At Altamont, wrote Walker, the Rolling Stones were playing Under My Thumb at the moment Hells Angels stabbed to death Meredith Hunter, a black 18-year-old audience member. But according to McGowan, the song was Sympathy for the Devil. Which must mean something, right?

Both writers recount the development of the music business, how producers became and labels became and contracts became and career-making clubs became. Both also spend a great deal of ink on groupies of the era, which was less interesting to me. And both books seemed to peter out rather than build to any grand conclusion.

In fact, I kept waiting, especially for McGowan to formulate whatever his conspiracy was about. He spent a lot of time presenting “facts,” but to what conclusion? I hoped the epilogue would wrap things up, but instead it was more of an appendage — the story of a serial killer who was apparently wrongly accused.

Walker offered endnotes, citing sources for specifics; McGowan; while including an extensive bibliography, made a lot of crazy assertions without foot- or endnotes, so I have no idea what to believe; he also in his own voice added smart-ass comments frequently throughout — sarcasm, mostly, or skepticism of “official accounts” — suggesting that we readers weren’t sharp enough to assess for ourselves. 
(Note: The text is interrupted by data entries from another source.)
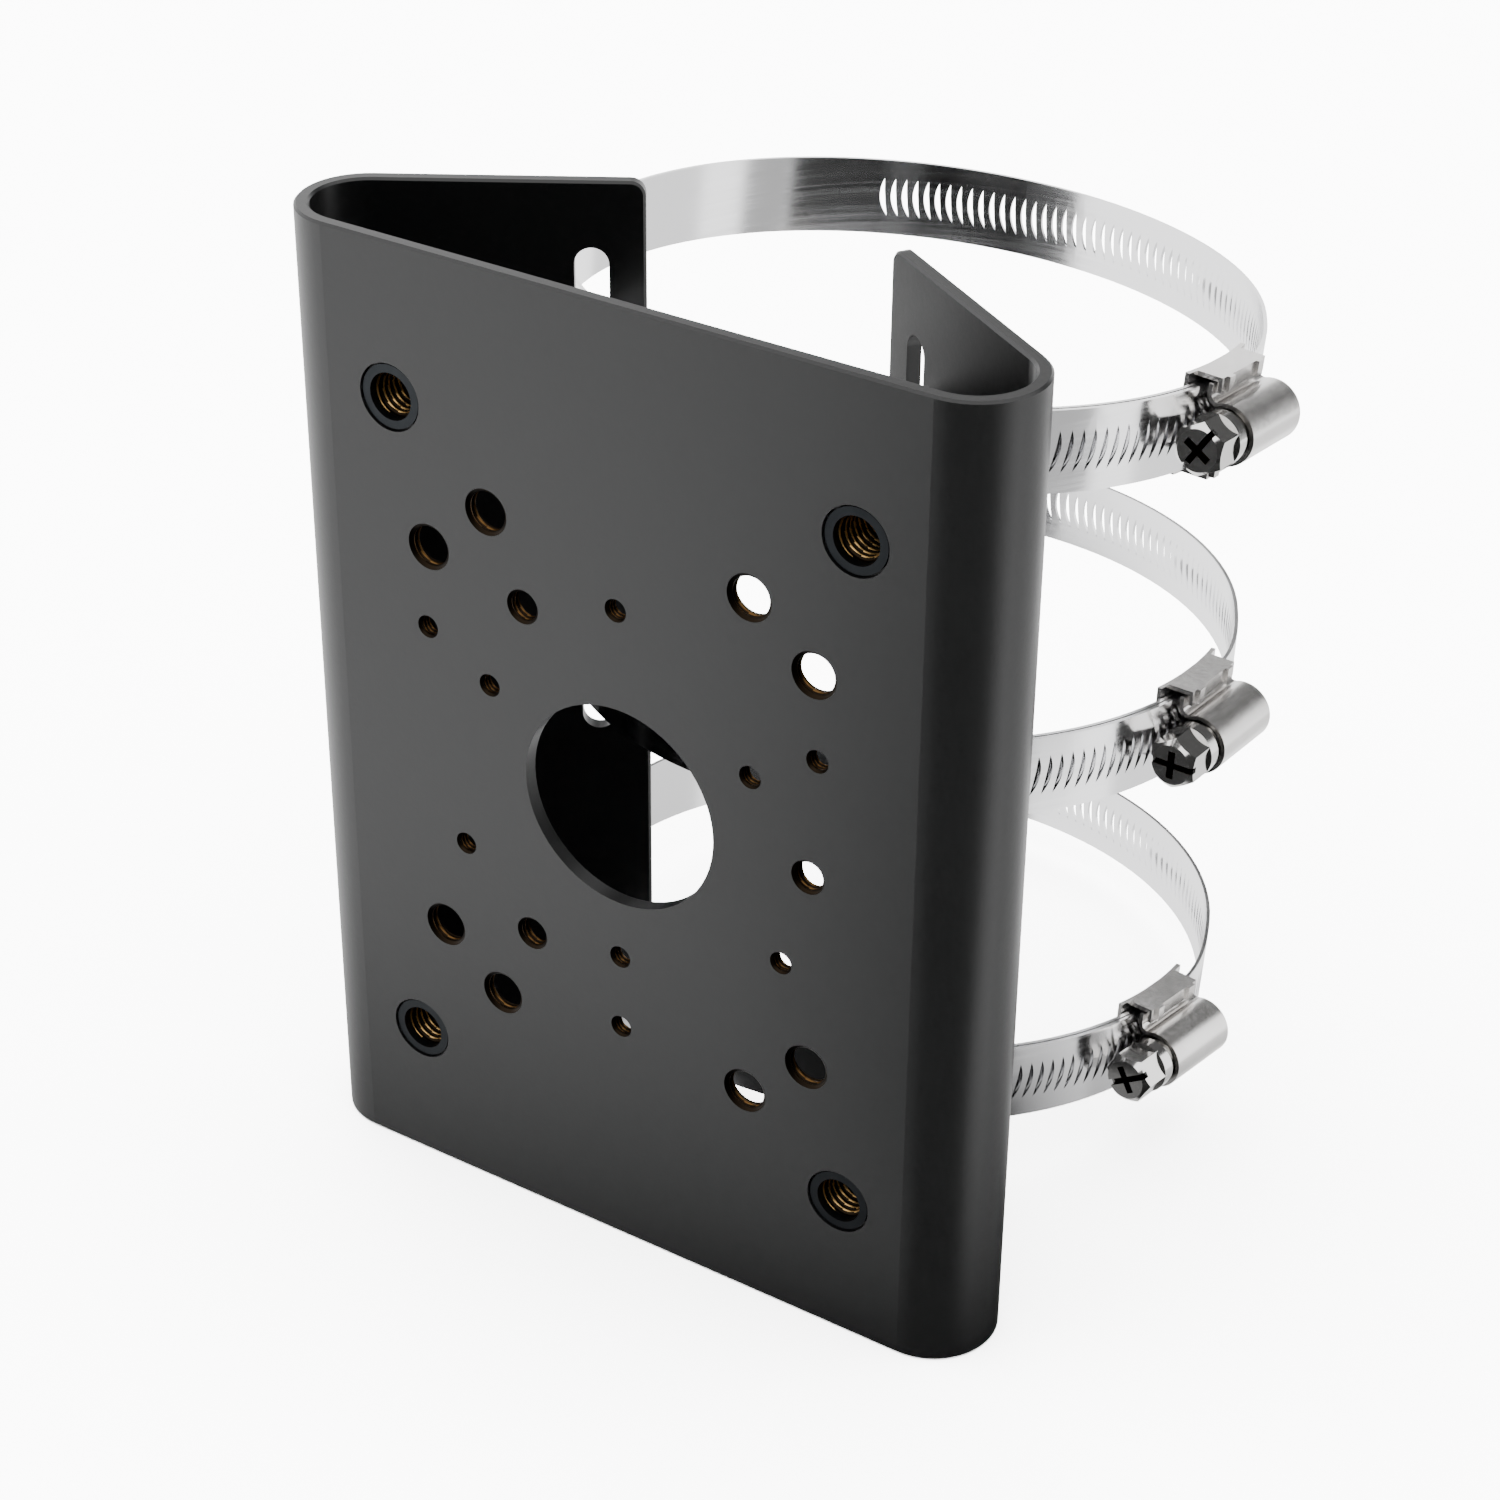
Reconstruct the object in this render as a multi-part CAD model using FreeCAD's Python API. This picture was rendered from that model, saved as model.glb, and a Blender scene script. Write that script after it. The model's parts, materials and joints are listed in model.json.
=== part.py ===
import FreeCAD, Part
import math
import os

V = FreeCAD.Vector

# Camera pole mount bracket, millimetres, Z up.
# The origin is the centre of the cable hole on the front face of the plate.
# The plate faces -Y, the pole stands behind it along Z.

# Folded sheet
plate_height = 173.0
flat_half = 54.5
bend_outer = 11.2
sheet = 2.5
wing_angle = 32.0
wing_length = 43.0
wing_corner = 2.4
edge_bevel = 0.4

# Cable hole in the middle of the plate
cable_dia = 36.2

# Threaded corner inserts
insert_dx = 85.0
insert_dz = 120.5
insert_bore = 8.0
insert_shank = 9.2
insert_flange = 10.8
insert_flange_thick = 1.0
insert_recess = 0.3
insert_bulge = 11.6
insert_bulge_long = 3.4
insert_long = 15.0
insert_play = 0.1
flange_play = 0.35

# Tapped holes, as plain bores at their nominal diameters
large_bore = 8.0
medium_bore = 6.0
small_bore = 4.0

# Tapped hole patterns on the plate
tall_dx = 48.8
tall_dz = 91.0
square_d = 72.0
medium_radius = 35.6
medium_angles = (0, 120, 240)
outer_radius = 42.6
outer_angles = (30, 150, 270)
inner_radius = 28.7
inner_angles = (30, 150, 270)
side_radius = 35.7
side_angles = (90, 210, 330)

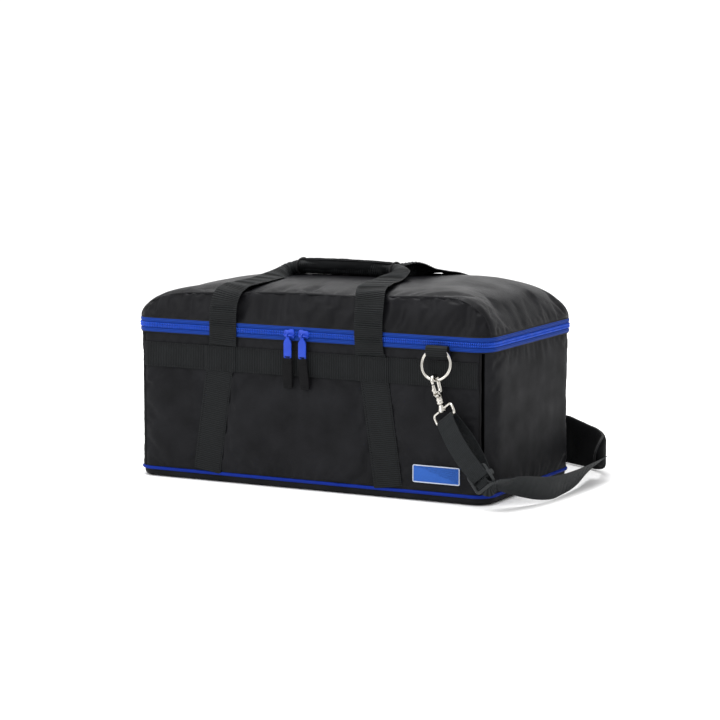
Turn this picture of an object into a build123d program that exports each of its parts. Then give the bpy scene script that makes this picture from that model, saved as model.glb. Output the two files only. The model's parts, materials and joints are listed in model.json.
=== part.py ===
"""Padded equipment shoulder bag with a zipped dome lid, webbing handles and a clip-on shoulder strap.

Millimetres. X runs along the bag's length, the front faces -Y, Z is up, and the origin is the centre
of the underside of the base.
"""

import os

from build123d import *

os.makedirs("parts", exist_ok=True)

# ---------------------------------------------------------------- driving dimensions
LENGTH = 640.0
DEPTH = 330.0
CORNER_R = 30.0
WALL = 10.0
BASE_THICK = 11.0
WALL_FOOT_Z = 17.0
RIM_Z = 240.0
SILL_Z = 264.0
LID_TOP_Z = 327.0
LID_WALL = 8.0
LID_END = (120.0, 60.0)
LID_SEAM_Y = 150.0
WELT = 3.0
WELT_PROUD = 1.0
WEB = 2.2
HANDLE_WIDTH = 50.0
HANDLE_CENTRE_X = -18.0
STRAP_WIDTH = 38.0
STRAP_THICK = 2.4
RING_X = 238.0

HALF_X = LENGTH / 2
HALF_Y = DEPTH / 2
SEAM_X = 305.0
ZIP_Z = (RIM_Z + SILL_Z) / 2

# the lid's front and back faces lean in to this edge, where the crowned top begins
LID_EDGE_Y = 155.0
LID_EDGE_Z = 314.0

# handle legs: half spacing at the rim and at the foot, and the height where each loop comes free
LEG_RIM_X = 132.0
LEG_FOOT_X = 166.0
LEG_TOP_Z = 226.0
BAND_Z = (184.0, 224.0)

# grip round the two folded handle loops
GRIP_Z = 343.0
GRIP_CENTRE_X = -10.5
GRIP_HALF_LENGTH = 87.5
CORE_Y = 7.0
CORE_SIZE = (6.0, 18.0)

# zipper: a tape each side of two rows of teeth, and a slider whose post runs between the rows
TAPE_HEIGHT = 9.5
TEETH_HEIGHT = 2.0
TAPE_SPAN = (1.0, -3.0)
TEETH_SPAN = (2.2, -3.0)
BACK_OPEN_X = 250.0
STOP_WIDTH = 4.0
SLIDER_SIZE = (20.0, 2.0, 14.0)
SLIDER_X = {"left": HANDLE_CENTRE_X - 10.5, "right": HANDLE_CENTRE_X + 16.0}
SLIDER_CLEAR = 0.5
POST_SIZE = (10.0, 0.6)
PULL_BAR = (-174.5, 250.0)
PULL_BAR_R = 1.2
PULLER_FOOT_Z = 212.0
TAB_FOOT_Z = 163.0
TAB_TILT = {"left": 2.0, "right": -8.0}

# O-ring hanging from its webbing loop, leaning out to the snap hook clipped on it
RING_WIRE_R = 2.5
RING_R = 24.5
RING_LEAN = 10.0
RING_TOP = Vector(RING_X, -175.5, 244.5)
RING_DOWN = Vector(0, -1, 0).rotate(Axis.X, 90 - RING_LEAN)
RING_BOTTOM = RING_TOP + RING_DOWN * (2 * RING_R)

# snap hook, measured along its own axis from the ring's wire
EYE_TOP = Vector(251, RING_BOTTOM.Y, 150)
HOOK_AXIS = (RING_BOTTOM - EYE_TOP).normalized()
HOOK_REACH = (RING_BOTTOM - EYE_TOP).length
CLAW_TOP = 8.4
CLAW_FOOT = -27.5
CLAW_WALL = 3.5
CLAW_WIDTH = 24.0
CLAW_THICK = 8.0
GATE_SPAN = (-21.0, -6.0)
COLLAR_FOOT = -38.0
STUD_R = 2.3

# shoulder strap: two layers from the hook's eye to the tri-glide, then one layer on its edge
EYE_BAR = 4.4
EYE_RISE = 17.0
FOLD = Vector(259, -188, 137)
GLIDE = Vector(323, -192, 50)
STRAP_DOWN = (GLIDE - FOLD).normalized()
STRAP_FLAT = Vector(0.86, -0.25, 0.43)
STRAP_ACROSS = (STRAP_FLAT - STRAP_DOWN * STRAP_FLAT.dot(STRAP_DOWN)).normalized()
GLIDE_SIZE = (47.0, 36.0, 2.5)
LOOP_TAIL = 19.0

# the rear strap hardware is the front set, mirrored front to back and moved to the other end
REAR_SHIFT = Location((-2 * RING_X, 0, 0))


def save(part, name):
    """Labels a finished piece and writes it as its own STEP file."""
    part.label = name
    export_step(part, f"parts/{name}.step")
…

Both writers went beyond the 60s and 70s into an era of music that I cared less about.

From Walker, I wanted more from the early years — tender stories from The Mamas & the Papas to the Eagles.

McGowan went beyond the era in recounting stories of mysterious deaths, but also had a bit of a prequel in the middle, with stories from the first half of the 20th century (how it came to be the “place where the craziest people in LA lived,” plus a drawn-out story of Houdini, complete with suggestions that Houdini was a spy and his death wasn’t accidental). Of 300 pages, 200 were probably enough.

It’s a lot. 

If you want to revisit the dream, choose Walker; if you want your bubble burst, choose McGowan. Either way, enjoy.